Here, the undisputed, credible evidence at trial established unequivocally that Respondents are the sons of the last tenant of record, Isaiah Coaxum, and that they resided with him in the apartment from 2011 until his death in October 2020 and continuing to the present (except for six months in 2023 when Respondent William temporarily relocated to Texas). As in Los Unidos, supra, that Mr. Coaxum did not include his sons on his annual income recertification forms is not determinative of the outcome. As in Los Unidos, supra, under the circumstances presented, Respondents are "entitled to continuation of the 'project-based' Section 8 subsidy", and the absence of their names on family composition statements "is not fatal to [their] succession claim[s] that otherwise were established by the trial evidence."
CONCLUSION
Accordingly, it is hereby ORDERED that this proceeding is dismissed, with prejudice. This constitutes the Decision and Order of this Court, which is being uploaded on NYSCEF. Counsel should forthwith retrieve their trial exhibits from Part T/Room 410.
Diane E. Lutwak, HCJ
Dated: July 7, 2025
Bronx, New York
Footnotes
Footnote 1:A document marked for identification as Petitioner's Exhibit 6 was not offered or admitted into evidence.

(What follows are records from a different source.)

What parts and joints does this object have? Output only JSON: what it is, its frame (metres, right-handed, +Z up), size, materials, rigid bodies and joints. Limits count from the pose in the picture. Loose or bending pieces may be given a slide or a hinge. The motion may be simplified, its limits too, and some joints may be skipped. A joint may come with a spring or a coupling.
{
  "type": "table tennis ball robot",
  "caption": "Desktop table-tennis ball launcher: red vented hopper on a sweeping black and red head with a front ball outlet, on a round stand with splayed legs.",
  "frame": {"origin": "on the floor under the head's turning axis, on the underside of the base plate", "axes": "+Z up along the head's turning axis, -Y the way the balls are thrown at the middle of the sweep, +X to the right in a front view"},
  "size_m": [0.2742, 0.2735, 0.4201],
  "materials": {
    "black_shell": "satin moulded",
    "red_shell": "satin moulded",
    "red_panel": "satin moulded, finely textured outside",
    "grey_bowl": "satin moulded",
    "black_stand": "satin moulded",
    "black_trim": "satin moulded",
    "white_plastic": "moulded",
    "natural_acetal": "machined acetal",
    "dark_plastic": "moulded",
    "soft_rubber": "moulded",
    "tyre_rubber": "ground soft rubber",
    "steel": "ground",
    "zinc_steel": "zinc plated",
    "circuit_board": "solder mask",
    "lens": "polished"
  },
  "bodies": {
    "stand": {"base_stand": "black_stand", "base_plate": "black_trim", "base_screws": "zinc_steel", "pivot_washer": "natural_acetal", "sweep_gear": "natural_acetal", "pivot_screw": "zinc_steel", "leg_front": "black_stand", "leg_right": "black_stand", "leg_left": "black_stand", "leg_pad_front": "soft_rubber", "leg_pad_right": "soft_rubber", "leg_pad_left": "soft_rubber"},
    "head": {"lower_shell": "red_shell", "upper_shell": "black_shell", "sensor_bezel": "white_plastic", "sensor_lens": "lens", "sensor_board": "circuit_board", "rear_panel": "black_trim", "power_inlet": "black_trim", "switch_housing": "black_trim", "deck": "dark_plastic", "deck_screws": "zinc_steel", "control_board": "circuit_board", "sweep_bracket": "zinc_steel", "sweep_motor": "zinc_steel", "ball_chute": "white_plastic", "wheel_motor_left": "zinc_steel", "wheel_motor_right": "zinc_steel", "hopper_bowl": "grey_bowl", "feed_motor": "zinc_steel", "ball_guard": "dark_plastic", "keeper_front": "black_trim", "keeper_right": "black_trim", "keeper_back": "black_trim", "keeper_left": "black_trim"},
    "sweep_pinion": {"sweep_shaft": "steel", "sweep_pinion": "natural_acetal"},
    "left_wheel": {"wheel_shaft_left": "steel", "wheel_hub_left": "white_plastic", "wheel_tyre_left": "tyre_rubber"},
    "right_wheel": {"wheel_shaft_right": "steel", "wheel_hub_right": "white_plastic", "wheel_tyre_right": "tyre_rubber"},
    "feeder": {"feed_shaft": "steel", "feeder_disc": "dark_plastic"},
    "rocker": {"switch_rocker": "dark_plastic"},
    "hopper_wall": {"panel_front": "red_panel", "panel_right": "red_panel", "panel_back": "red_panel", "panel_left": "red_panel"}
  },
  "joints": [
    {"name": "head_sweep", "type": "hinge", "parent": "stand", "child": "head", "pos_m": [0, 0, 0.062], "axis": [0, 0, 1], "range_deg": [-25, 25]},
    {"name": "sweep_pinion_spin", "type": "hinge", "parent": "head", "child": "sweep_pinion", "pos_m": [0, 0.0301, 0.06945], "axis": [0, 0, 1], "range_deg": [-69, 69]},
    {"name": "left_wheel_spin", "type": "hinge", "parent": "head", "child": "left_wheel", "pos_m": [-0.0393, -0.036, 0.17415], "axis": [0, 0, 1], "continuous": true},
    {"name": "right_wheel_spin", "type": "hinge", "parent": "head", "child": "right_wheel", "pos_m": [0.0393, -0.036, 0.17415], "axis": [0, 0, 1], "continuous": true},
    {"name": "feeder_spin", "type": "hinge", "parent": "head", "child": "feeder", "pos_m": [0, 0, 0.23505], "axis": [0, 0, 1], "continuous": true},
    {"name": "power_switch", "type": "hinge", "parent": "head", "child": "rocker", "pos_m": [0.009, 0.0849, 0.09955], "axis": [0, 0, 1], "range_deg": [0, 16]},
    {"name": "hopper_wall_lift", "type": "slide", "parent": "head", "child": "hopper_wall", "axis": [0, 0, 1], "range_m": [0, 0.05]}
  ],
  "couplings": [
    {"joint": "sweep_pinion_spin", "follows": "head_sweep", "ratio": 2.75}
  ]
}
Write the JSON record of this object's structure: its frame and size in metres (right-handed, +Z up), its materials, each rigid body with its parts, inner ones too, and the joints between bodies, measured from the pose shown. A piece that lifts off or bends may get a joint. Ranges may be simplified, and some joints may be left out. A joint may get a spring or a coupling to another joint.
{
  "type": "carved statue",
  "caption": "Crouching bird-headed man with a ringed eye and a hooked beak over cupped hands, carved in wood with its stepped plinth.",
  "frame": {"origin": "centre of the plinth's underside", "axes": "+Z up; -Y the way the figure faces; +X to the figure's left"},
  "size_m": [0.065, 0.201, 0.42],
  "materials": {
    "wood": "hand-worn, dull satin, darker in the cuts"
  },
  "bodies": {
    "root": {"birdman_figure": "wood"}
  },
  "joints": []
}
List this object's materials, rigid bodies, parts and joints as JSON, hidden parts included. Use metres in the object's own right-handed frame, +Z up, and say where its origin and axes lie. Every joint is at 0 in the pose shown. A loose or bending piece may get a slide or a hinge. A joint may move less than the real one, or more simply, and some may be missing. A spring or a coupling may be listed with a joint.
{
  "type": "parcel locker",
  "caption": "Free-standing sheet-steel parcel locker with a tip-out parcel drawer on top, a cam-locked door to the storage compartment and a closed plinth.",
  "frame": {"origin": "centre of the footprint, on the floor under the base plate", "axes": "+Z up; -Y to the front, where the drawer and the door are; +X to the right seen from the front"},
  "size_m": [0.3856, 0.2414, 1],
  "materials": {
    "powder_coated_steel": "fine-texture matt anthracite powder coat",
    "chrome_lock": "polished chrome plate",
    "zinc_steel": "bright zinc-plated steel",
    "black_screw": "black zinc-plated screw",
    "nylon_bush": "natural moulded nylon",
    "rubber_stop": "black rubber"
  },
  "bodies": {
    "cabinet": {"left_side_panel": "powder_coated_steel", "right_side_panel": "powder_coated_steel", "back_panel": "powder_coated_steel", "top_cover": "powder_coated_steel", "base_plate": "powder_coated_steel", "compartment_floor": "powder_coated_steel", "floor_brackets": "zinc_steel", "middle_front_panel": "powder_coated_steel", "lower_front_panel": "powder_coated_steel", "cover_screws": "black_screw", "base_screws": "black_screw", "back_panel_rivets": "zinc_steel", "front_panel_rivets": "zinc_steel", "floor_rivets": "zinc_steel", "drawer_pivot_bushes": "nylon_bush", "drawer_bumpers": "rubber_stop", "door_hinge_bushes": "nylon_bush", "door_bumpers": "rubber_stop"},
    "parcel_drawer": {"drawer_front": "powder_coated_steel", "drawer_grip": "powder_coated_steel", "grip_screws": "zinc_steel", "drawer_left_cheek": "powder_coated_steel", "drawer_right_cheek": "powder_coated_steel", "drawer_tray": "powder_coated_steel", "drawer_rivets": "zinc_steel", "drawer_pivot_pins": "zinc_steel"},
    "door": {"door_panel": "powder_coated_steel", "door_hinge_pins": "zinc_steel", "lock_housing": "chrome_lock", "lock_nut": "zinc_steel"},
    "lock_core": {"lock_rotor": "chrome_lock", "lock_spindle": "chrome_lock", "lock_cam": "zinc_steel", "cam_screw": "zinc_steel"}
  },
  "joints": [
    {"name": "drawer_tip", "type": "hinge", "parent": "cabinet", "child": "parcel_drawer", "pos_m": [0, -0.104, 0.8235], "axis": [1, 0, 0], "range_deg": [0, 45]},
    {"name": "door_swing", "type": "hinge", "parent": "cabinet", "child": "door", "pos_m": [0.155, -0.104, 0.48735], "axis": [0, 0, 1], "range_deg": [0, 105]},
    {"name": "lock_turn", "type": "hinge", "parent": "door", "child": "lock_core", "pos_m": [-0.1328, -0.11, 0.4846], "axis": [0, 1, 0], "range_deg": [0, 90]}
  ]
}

Footnote 2:Petitioner's agent's signature is dated October 12, 2018; Mr. Coaxum's signature is undated.
Footnote 3:Ms. Miller's signature is dated October 1, 2018; Mr. Coaxum's signature is undated.
Footnote 4:The lower court's decision was issued by Housing Court Judge Bedford, and reversal by the Appellate Term, First Department occurred after Judge Bedford issued his unappealed decision in the older case Petitioner cited,
328-36 West 53rd Street Redevelopment v Kosciuczuk, supra.